++++ Dataset section
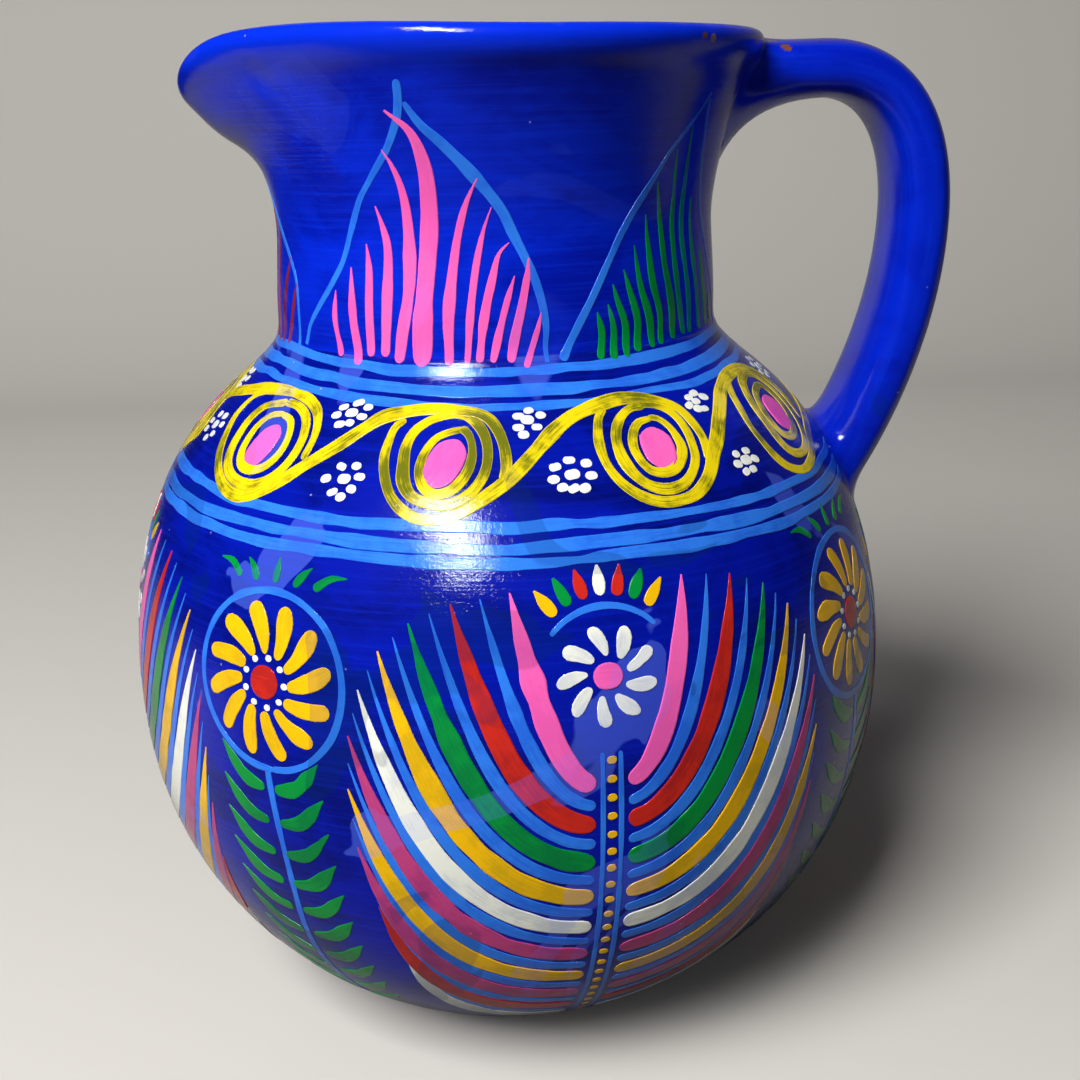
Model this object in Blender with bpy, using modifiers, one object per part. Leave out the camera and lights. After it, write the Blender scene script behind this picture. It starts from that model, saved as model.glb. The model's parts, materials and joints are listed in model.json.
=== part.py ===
# Terracotta pitcher: a round belly, a flaring neck with a pulled spout, and a strap handle
# Origin: centre of the flat underside. +Z up, the handle on +X, the spout on -X. Metres.
import math

import bmesh
import bpy
from mathutils import Vector

# Vessel sizes
HEIGHT = 0.240          # floor to the top of the rim
BELLY_R = 0.0957        # radius at the widest place
BELLY_Z = 0.0916        # height of the widest place
BELLY_FULLNESS = 2.2    # 2 is an ellipse, more is squarer
BASE_R = 0.036          # radius of the flat underside
NECK_R = 0.0524         # narrowest radius of the neck
SHOULDER_RISE = 0.0790  # from the widest place up to where the belly's curve would meet the neck
SHOULDER_FILLET = 0.016  # reach of the soft corner between belly and neck
FLARE_H = 0.042         # height of the part of the neck that opens, up to the rim's top
MOUTH_R = 0.066         # radius that the flare aims at, at full height
FLARE_POWER = 1.7       # more turns the lip out later
WALL = 0.006            # thickness of the clay
GAP = 0.0003            # clearance between two pieces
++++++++
What the task requires: Output every line above without altering anything.

Written reply:
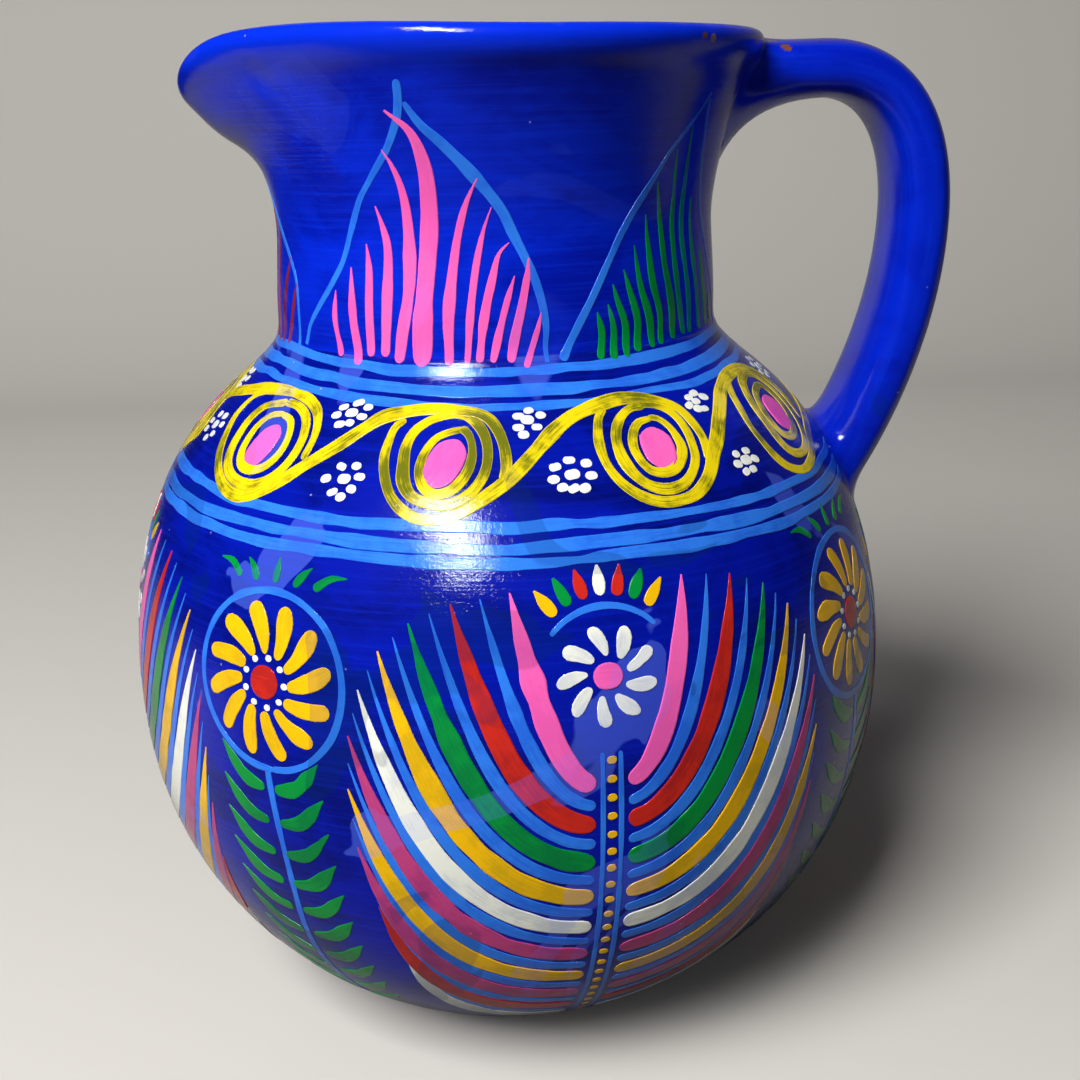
Model this object in Blender with bpy, using modifiers, one object per part. Leave out the camera and lights. After it, write the Blender scene script behind this picture. It starts from that model, saved as model.glb. The model's parts, materials and joints are listed in model.json.
=== part.py ===
# Terracotta pitcher: a round belly, a flaring neck with a pulled spout, and a strap handle
# Origin: centre of the flat underside. +Z up, the handle on +X, the spout on -X. Metres.
import math

import bmesh
import bpy
from mathutils import Vector

# Vessel sizes
HEIGHT = 0.240          # floor to the top of the rim
BELLY_R = 0.0957        # radius at the widest place
BELLY_Z = 0.0916        # height of the widest place
BELLY_FULLNESS = 2.2    # 2 is an ellipse, more is squarer
BASE_R = 0.036          # radius of the flat underside
NECK_R = 0.0524         # narrowest radius of the neck
SHOULDER_RISE = 0.0790  # from the widest place up to where the belly's curve would meet the neck
SHOULDER_FILLET = 0.016  # reach of the soft corner between belly and neck
FLARE_H = 0.042         # height of the part of the neck that opens, up to the rim's top
MOUTH_R = 0.066         # radius that the flare aims at, at full height
FLARE_POWER = 1.7       # more turns the lip out later
WALL = 0.006            # thickness of the clay
GAP = 0.0003            # clearance between two pieces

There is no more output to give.